- Exercise
Under this task are some entries; return every one of them exactly.

------ Input material ------

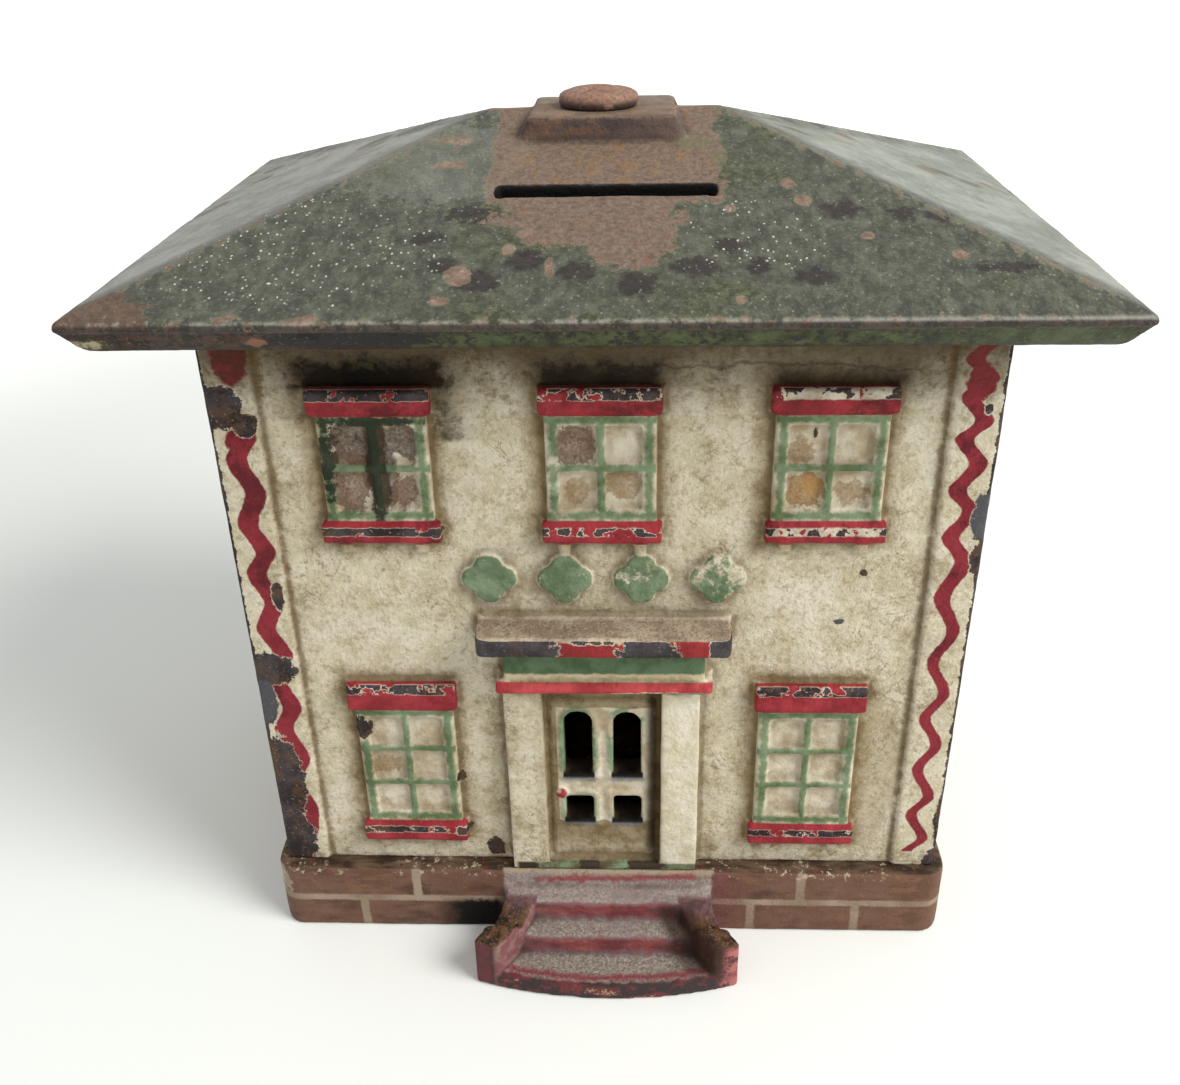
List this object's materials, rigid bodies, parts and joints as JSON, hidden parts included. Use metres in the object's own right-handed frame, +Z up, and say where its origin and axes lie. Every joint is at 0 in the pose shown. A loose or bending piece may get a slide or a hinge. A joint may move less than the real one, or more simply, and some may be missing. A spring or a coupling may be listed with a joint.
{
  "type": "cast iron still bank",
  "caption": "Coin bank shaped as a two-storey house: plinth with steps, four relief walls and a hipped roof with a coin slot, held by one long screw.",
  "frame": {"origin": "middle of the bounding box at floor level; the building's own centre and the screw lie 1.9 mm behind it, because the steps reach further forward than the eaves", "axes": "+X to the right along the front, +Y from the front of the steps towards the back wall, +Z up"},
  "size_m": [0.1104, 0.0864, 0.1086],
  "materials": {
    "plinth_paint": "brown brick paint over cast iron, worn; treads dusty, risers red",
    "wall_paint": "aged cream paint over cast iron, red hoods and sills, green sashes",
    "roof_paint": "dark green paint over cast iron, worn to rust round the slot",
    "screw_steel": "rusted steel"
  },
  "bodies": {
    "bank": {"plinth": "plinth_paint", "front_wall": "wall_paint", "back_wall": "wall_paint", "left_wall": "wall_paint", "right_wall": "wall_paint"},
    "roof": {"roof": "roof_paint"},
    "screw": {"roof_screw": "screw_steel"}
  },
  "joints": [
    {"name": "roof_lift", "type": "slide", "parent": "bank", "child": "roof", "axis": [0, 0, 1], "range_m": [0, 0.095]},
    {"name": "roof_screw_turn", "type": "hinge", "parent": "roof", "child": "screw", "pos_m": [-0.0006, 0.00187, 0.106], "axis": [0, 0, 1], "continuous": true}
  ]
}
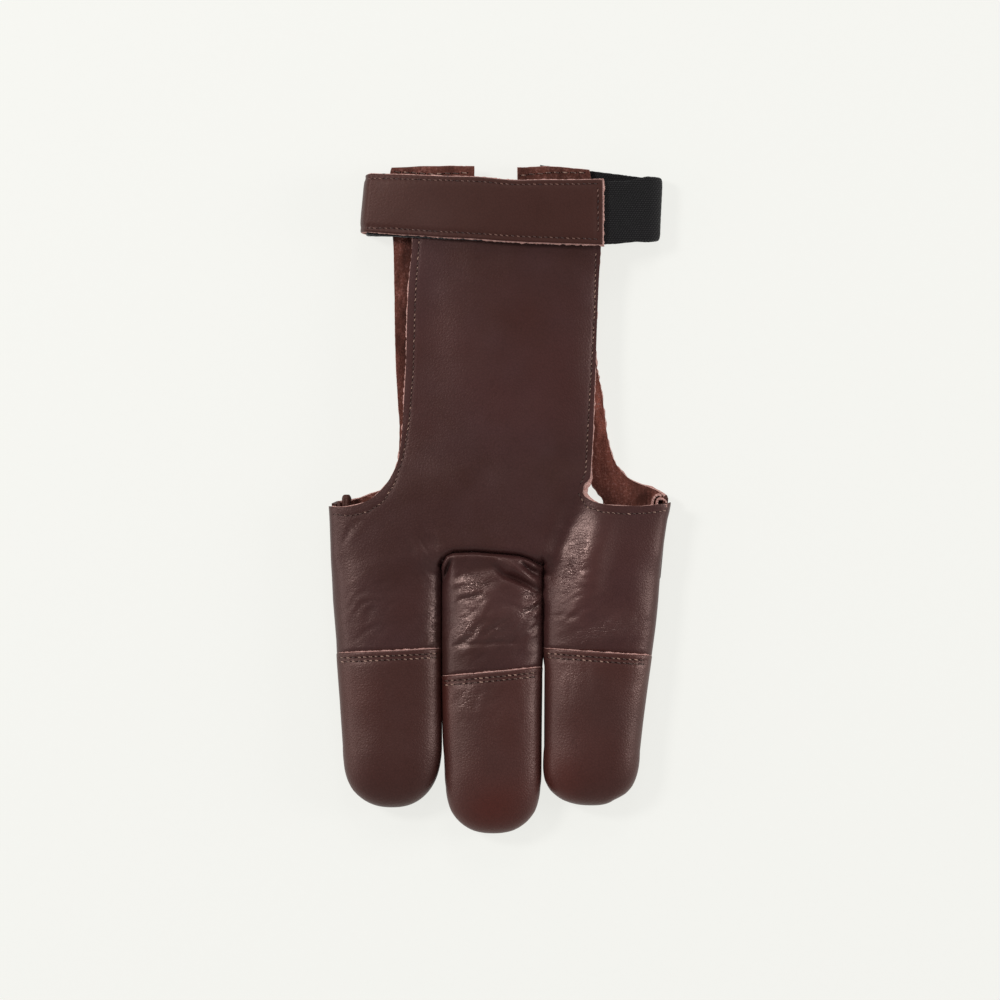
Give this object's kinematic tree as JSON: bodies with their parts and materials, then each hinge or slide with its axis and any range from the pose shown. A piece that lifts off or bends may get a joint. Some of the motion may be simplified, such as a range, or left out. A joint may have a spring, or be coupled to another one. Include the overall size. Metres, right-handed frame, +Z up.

------

- Output
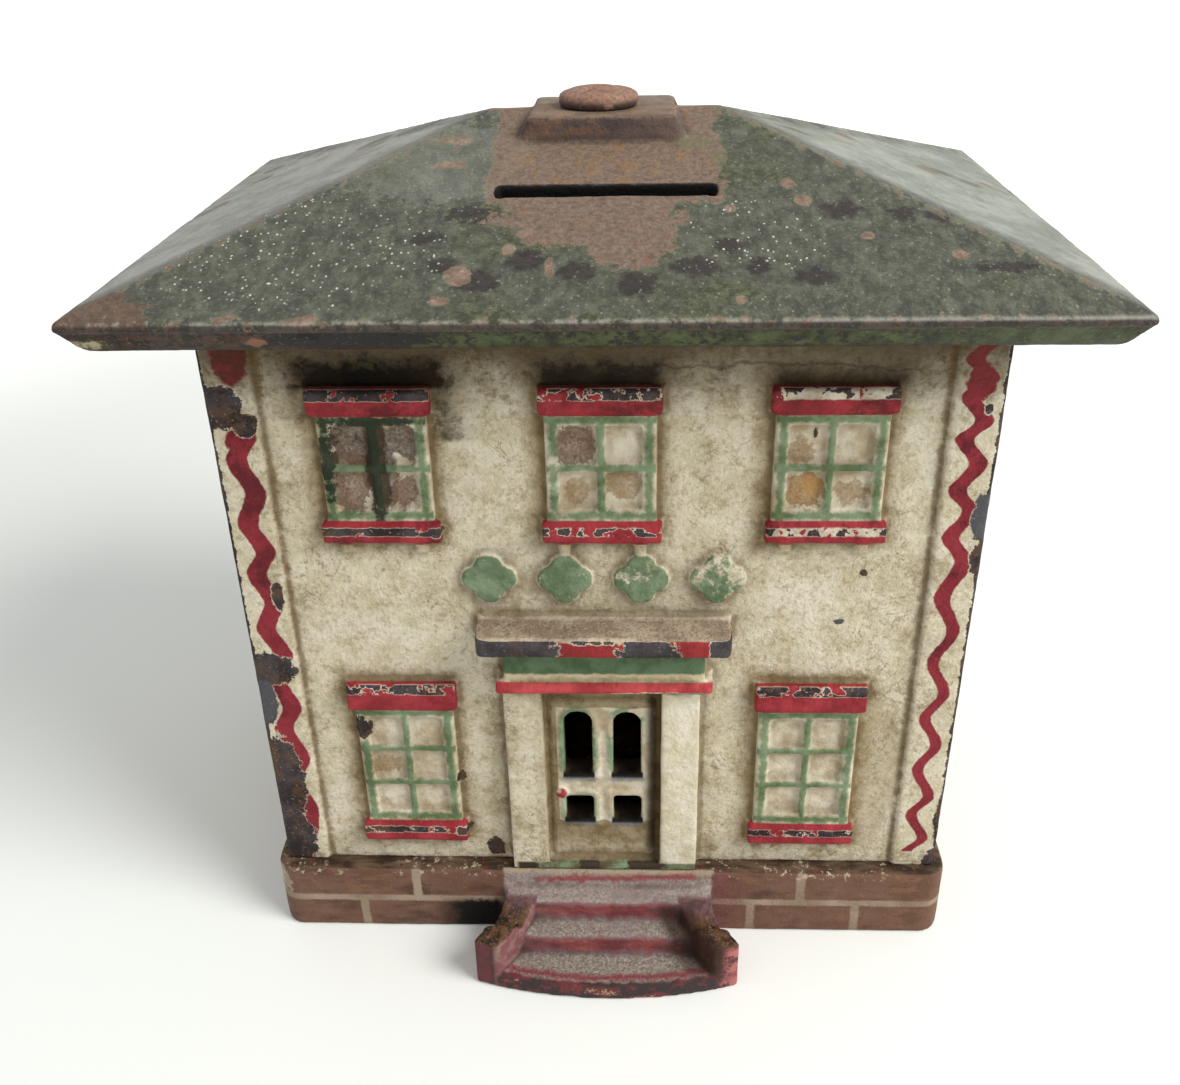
List this object's materials, rigid bodies, parts and joints as JSON, hidden parts included. Use metres in the object's own right-handed frame, +Z up, and say where its origin and axes lie. Every joint is at 0 in the pose shown. A loose or bending piece may get a slide or a hinge. A joint may move less than the real one, or more simply, and some may be missing. A spring or a coupling may be listed with a joint.
{
  "type": "cast iron still bank",
  "caption": "Coin bank shaped as a two-storey house: plinth with steps, four relief walls and a hipped roof with a coin slot, held by one long screw.",
  "frame": {"origin": "middle of the bounding box at floor level; the building's own centre and the screw lie 1.9 mm behind it, because the steps reach further forward than the eaves", "axes": "+X to the right along the front, +Y from the front of the steps towards the back wall, +Z up"},
  "size_m": [0.1104, 0.0864, 0.1086],
  "materials": {
    "plinth_paint": "brown brick paint over cast iron, worn; treads dusty, risers red",
    "wall_paint": "aged cream paint over cast iron, red hoods and sills, green sashes",
    "roof_paint": "dark green paint over cast iron, worn to rust round the slot",
    "screw_steel": "rusted steel"
  },
  "bodies": {
    "bank": {"plinth": "plinth_paint", "front_wall": "wall_paint", "back_wall": "wall_paint", "left_wall": "wall_paint", "right_wall": "wall_paint"},
    "roof": {"roof": "roof_paint"},
    "screw": {"roof_screw": "screw_steel"}
  },
  "joints": [
    {"name": "roof_lift", "type": "slide", "parent": "bank", "child": "roof", "axis": [0, 0, 1], "range_m": [0, 0.095]},
    {"name": "roof_screw_turn", "type": "hinge", "parent": "roof", "child": "screw", "pos_m": [-0.0006, 0.00187, 0.106], "axis": [0, 0, 1], "continuous": true}
  ]
}
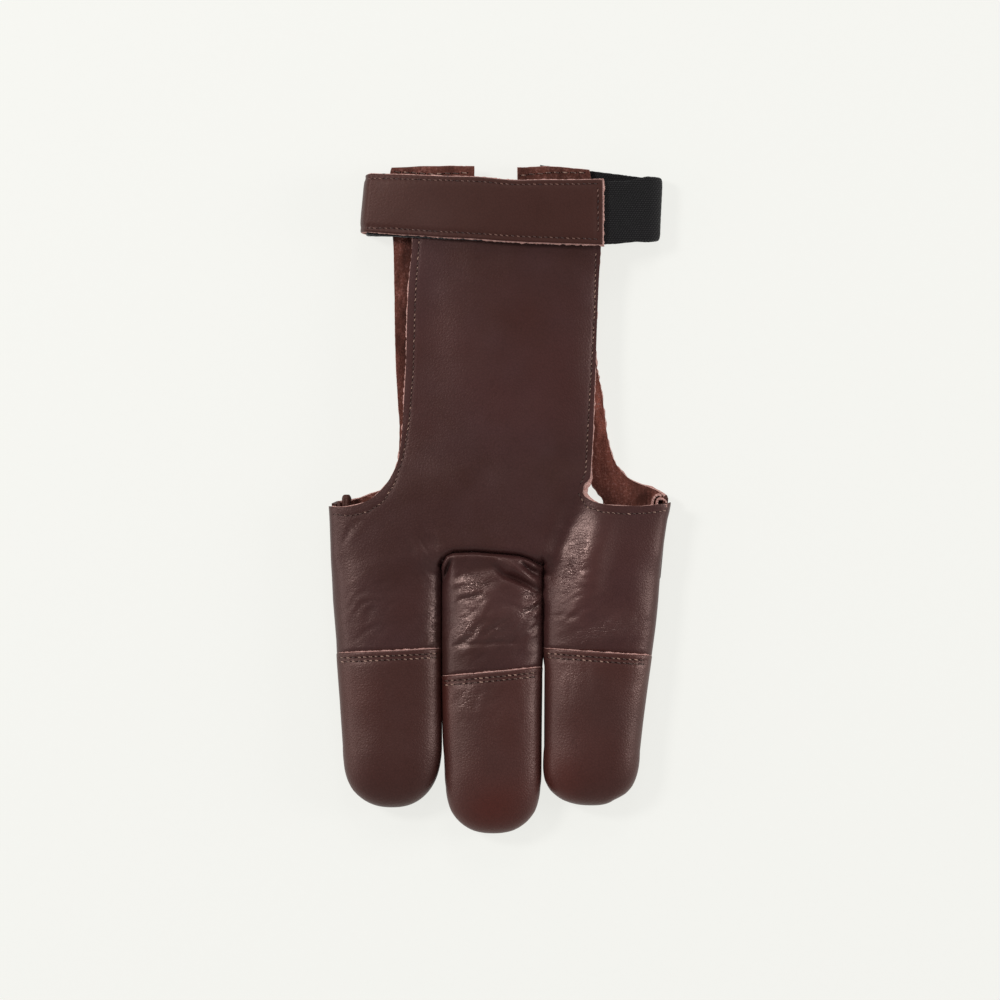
Give this object's kinematic tree as JSON: bodies with their parts and materials, then each hinge or slide with its axis and any range from the pose shown. A piece that lifts off or bends may get a joint. Some of the motion may be simplified, such as a range, or left out. A joint may have a spring, or be coupled to another one. Include the overall size. Metres, right-handed frame, +Z up.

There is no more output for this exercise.